Screen shots below show the same five files both existing in both the tmp and the upload_to locations. tmp files all appear at same time, upload_to then start appearing a couple of seconds later and continue appearing about 1 second apart from each other (they're small files, normal images from cell phone take way longer)

Any idea how to fix this?

tmp folder:

image

upload_to folder:

image

Example expiration details if it matters:

image

Hi @pdf9 as mentioned before, that is impossible. Files an only be uploaded either way. Therefore, it must be your application, that is copying the files to the upload_to destination. Again, that is not a bad thing, since your temp location will expire those files anyways.

pdf9 commented

Hi Joe, got it, thank you.

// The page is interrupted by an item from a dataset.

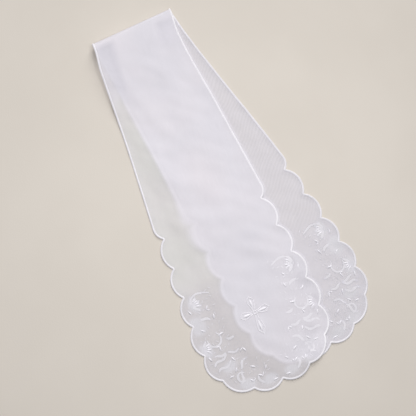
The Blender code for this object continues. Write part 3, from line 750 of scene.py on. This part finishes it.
# %% Petals
PETALS, PETAL_FAN, PETAL_REACH = 5, math.radians(118), 0.6
PETAL_LENGTH, PETAL_HALF_WIDTH, PETAL_RISE = 9.5 * MM, 1.8 * MM, 0.1 * MM
PETAL_STEPS, PETAL_FULLNESS = 21, 0.6

petal_axes = fanned(*bloom_axes, PETALS, PETAL_FAN, PETAL_LENGTH * PETAL_REACH)
petals = embroider_lenses("petals", petal_axes, PETAL_LENGTH, PETAL_HALF_WIDTH, PETAL_RISE,
                          lens(PETAL_STEPS, PETAL_FULLNESS))

# %% Tendrils, rings and the border's arch
LINE_STEPS, LINE_RISE, LINE_FULLNESS = 49, 0.1 * MM, 0.4
TENDRIL_LENGTH, TENDRIL_SWAY, TENDRIL_WAVE = 17.0 * MM, 1.3 * MM, 14.0 * MM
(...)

Do you any ideas on what I need to do to the application to have it just move the files, as opposed to copying?

Hm… no, not really. That highly depends on how you process the files. Usually Django would have the files in memory before they are saved to disk. We don't do this, as it would allow people to blow up the app servers memory. Let's say you upload a video for example. You don't want that in memory. You probably only want the S3 location, to start a background rendering job. Best Joe

pdf9 commented

Thanks Joe, yes I 100% don't want that and is why I want so badly to make this work. I just can't seem to get my application to work with the s3file upload so I'm not timing out the heroku server when I attempt to upload anything > than about 30mb.

I saw someone just post an item to see if there's anyway you could add a sample project to the repo. That would be awesome as I feel like I'm missing something when I'm replicating the tests/testapp. Something with a traditional django project structure would help people like me so much.

Either way thanks for trying to help. If I can't get this to work I'm looking at just teaching the small group of users I'm planning to give this to how to upload to youtube and add the embedded link to the form.